start Supplied data

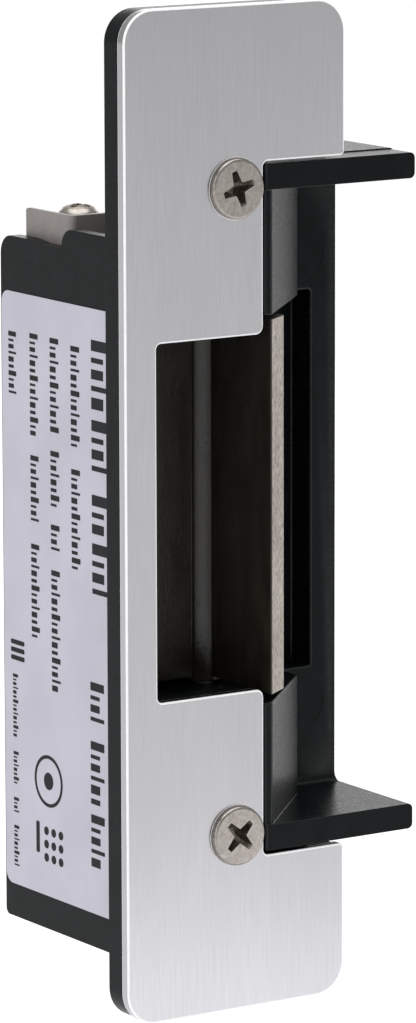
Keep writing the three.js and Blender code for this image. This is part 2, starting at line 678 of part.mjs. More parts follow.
function leverPin() {
  const y = { tip: 15.5, wall: CAVITY.backWall + FLUSH, end: 25.6 };
  const { front, back, radius } = CLIP_GROOVE;
  const groove = cut(
    rodY(LEVER.x, LEVER.z, front, back, LEVER.pin + 1),
    rodY(LEVER.x, LEVER.z, front - 0.1, back + 0.1, radius),
  );
  return cut(
    join(
      rodY(LEVER.x, LEVER.z, y.tip, y.wall + 1, LEVER.pinTip),
      rodY(LEVER.x, LEVER.z, y.wall, y.end, LEVER.pin),
    ),
    groove,
  );
}

function leverClip() {
  const { front, back, radius } = CLIP_GROOVE;
  return cut(
    rodY(LEVER.x, LEVER.z, front + 0.1, back - 0.1, 2.6),
    rodY(LEVER.x, LEVER.z, front, back + 0.2, radius + 0.15),
    box(LEVER.x - 0.9, LEVER.x + 0.9, front, back + 0.2, LEVER.z - 4, LEVER.z),
  );
}

const spacerBack = LEVER.front - 0.15;
piece("lock_lever", lockLever(), MATERIALS.zincSteel, leverGroup);
piece("lock_lever_pin", leverPin(), MATERIALS.zincSteel);
piece(
  "lock_lever_spacer",
  cut(
    rodY(LEVER.x, LEVER.z, CAVITY.backWall + 2 * FLUSH, spacerBack, 2.5),
    rodY(LEVER.x, LEVER.z, 16, 21, LEVER.pin + 0.08),
  ),
  MATERIALS.brass,
);
piece("lock_lever_clip", leverClip(), MATERIALS.springSteel);

// ---------------------------------------------------------------------------------------------
// Solenoid: yoke, top plate, bobbin, winding, pole, plunger, link pin and return spring
// ---------------------------------------------------------------------------------------------
const axisRod = (low, high, radius, topRadius = radius, segments = 20) =>
  rodZ(PLUNGER.x, PLUNGER.y, low, high, radius, topRadius, segments);
const LEAD_X = [-5, 0]; // where the leads leave the winding
const LEAD_Y = 28.1;
const LEAD = { radius: 0.6, hole: 0.9, laneX: [-6.4, 4.6], laneY: 27.6 };
const COIL = { bottom: -48.9, top: -28.9, cheek: 1, tube: 4.2, bore: 3.9, winding: 6.9, rim: 7.1 };

function solenoidYoke() {
  const { left, right, front, back, bottom, top, sheet } = YOKE;
  const shape = outline([
    [left, bottom, 1],
    [right, bottom, 1],
    [right, top - sheet - FLUSH],
    [right - sheet, top - sheet - FLUSH],
    [right - sheet, bottom + sheet],
    [left + sheet, bottom + sheet],
    [left + sheet, top - sheet - FLUSH],
    [left, top - sheet - FLUSH],
  ]);
  const screwHoles = YOKE_SCREW_X.map((x) => rodZ(x, PLUNGER.y, -53, -50, 1.25));
  return cut(alongY(shape, front, back), axisRod(-53, -50, 2.5), ...screwHoles);
}

function solenoidTopPlate() {
  const { left, right, front, back, top, sheet } = YOKE;
  return cut(
    box(left, right, front, back, top - sheet, top),
    axisRod(-30, -26, PLUNGER.radius + 0.3),
    ...LEAD_X.map((x) => rodZ(x, LEAD_Y, -30, -26, LEAD.hole, LEAD.hole, 10)),
  );
}

function coilBobbin() {
  const body = join(
    axisRod(COIL.bottom, COIL.bottom + COIL.cheek, COIL.rim),
    axisRod(COIL.top - COIL.cheek, COIL.top, COIL.rim),
    axisRod(COIL.bottom, COIL.top, COIL.tube + 0.6),
  );
  const leadNotches = LEAD_X.map((x) => rodZ(x, LEAD_Y, -31, -28, LEAD.hole, LEAD.hole, 10));
  return cut(body, axisRod(-50, -28, COIL.bore), ...leadNotches);
}

function plunger() {
  const tip = POLE_TOP + GAP;
  const forkFloor = LINK_Z - 3.7;
  const top = LINK_Z + 1.6;
  const collar = axisRod(-19.7, -18.5, 5, 5, 28);
  return cut(
    join(axisRod(tip, top, PLUNGER.radius), collar),
    box(-10, 5, LEVER.front - GAP, LEVER.back + GAP, forkFloor, 0),
    rodY(PLUNGER.x, LINK_Z, 15, 30, PLUNGER.linkPin + 0.05),
  );
}

// Each lead rises from the winding's top, runs up the back of the case and enters the block.
function coilLead(i) {
  const x = LEAD_X[i];
  const laneX = LEAD.laneX[i];
  const stops = [
    [x, LEAD_Y, -30.1],
    [x, LEAD_Y, -27],
    [laneX, LEAD.laneY, -22],
    [laneX, LEAD.laneY, -5],
    [laneX, LEAD.laneY, 14],
    [LEAD_HOLES.x[i], LEAD_HOLES.y, 23.5],
    [LEAD_HOLES.x[i], LEAD_HOLES.y, 27],
    [LEAD_HOLES.x[i], LEAD_HOLES.y, 32],
  ].map(([px, py, pz]) => new THREE.Vector3(px, py, pz));
  return wire(new THREE.CatmullRomCurve3(stops, false, "centripetal"), LEAD.radius, 32);
}

piece("solenoid_yoke", solenoidYoke(), MATERIALS.softIron);
piece("solenoid_top_plate", solenoidTopPlate(), MATERIALS.softIron);
piece("coil_bobbin", coilBobbin(), MATERIALS.bobbinPlastic);
piece(
  "coil_winding",
  cut(
    axisRod(COIL.bottom + COIL.cheek + 0.1, COIL.top - COIL.cheek - 0.3, COIL.winding),
    axisRod(-50, -28, COIL.tube + 0.7),
  ),
  MATERIALS.copperWinding,
);
piece(
  "pole_piece",
  join(axisRod(YOKE.bottom + 0.1, -50, 2.4), axisRod(YOKE.bottom + YOKE.sheet + 0.1, POLE_TOP, 3.7)),
  MATERIALS.softIron,
);
piece("plunger", plunger(), MATERIALS.softIron);
piece(
  "plunger_link_pin",
  rodY(PLUNGER.x, LINK_Z, 18.7, 25.5, PLUNGER.linkPin),
  MATERIALS.zincSteel,
);
piece(
  "plunger_spring",
  wire(new Helix(PLUNGER.x, PLUNGER.y, -26.5, -20.2, 4.4, 5), 0.35, 60),
  MATERIALS.springSteel,
);
YOKE_SCREW_X.forEach((x, i) => {
  const screw = piece(`solenoid_screw_${i + 1}`, countersunkScrew(1.2, 2.6, 4), MATERIALS.zincSteel);
  screw.rotation.x = Math.PI;
  screw.position.set(x, PLUNGER.y, CASE.bottom);
});
LEAD_X.forEach((_, i) => piece(`coil_lead_${i + 1}`, coilLead(i), MATERIALS.leadInsulation));

// ---------------------------------------------------------------------------------------------
// The part's origin: the middle of the flange's lower seat
// ---------------------------------------------------------------------------------------------
const LOWER_SEAT = new THREE.Vector3(0, FLANGE.back, -58);
assembly.position.copy(LOWER_SEAT).negate();
const strike = new THREE.Group();
strike.add(assembly);
export default strike;
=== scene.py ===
# Electric door strike: the look of every piece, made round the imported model.
#
# Pieces are drawn in millimetres about the centre of the faceplate's front face: X runs across the
# plate towards the lip, Y runs back into the door frame and Z is up. at() turns such a place into
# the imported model's metres.
import json
import math

import bmesh
import bpy
import numpy as np
from mathutils import Matrix, Vector
from mathutils.geometry import delaunay_2d_cdt


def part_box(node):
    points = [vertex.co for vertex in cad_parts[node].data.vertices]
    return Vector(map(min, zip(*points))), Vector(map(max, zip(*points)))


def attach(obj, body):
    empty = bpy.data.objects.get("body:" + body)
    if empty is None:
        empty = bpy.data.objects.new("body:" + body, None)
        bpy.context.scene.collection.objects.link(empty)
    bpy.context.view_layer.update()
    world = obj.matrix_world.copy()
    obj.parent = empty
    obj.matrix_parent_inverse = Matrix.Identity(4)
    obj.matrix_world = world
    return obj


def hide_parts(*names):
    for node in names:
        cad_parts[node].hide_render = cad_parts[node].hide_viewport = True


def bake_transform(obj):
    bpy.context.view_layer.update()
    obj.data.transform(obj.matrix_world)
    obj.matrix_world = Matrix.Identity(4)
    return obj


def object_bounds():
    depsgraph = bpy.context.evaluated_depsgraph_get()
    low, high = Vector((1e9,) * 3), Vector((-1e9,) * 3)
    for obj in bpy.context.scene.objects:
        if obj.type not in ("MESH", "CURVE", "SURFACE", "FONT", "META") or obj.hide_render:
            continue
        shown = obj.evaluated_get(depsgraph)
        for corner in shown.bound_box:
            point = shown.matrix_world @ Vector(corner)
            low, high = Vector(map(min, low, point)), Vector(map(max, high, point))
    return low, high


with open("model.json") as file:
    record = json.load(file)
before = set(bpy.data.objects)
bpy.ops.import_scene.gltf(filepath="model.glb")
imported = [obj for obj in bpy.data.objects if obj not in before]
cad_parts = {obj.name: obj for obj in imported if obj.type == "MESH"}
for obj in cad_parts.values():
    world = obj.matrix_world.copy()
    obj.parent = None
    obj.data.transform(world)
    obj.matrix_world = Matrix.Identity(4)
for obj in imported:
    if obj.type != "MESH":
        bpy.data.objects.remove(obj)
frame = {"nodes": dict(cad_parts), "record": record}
cad_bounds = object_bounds()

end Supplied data

Exercise = From the data above, copy out every line with the string "record" in it.

Finished exercise =
    record = json.load(file)
frame = {"nodes": dict(cad_parts), "record": record}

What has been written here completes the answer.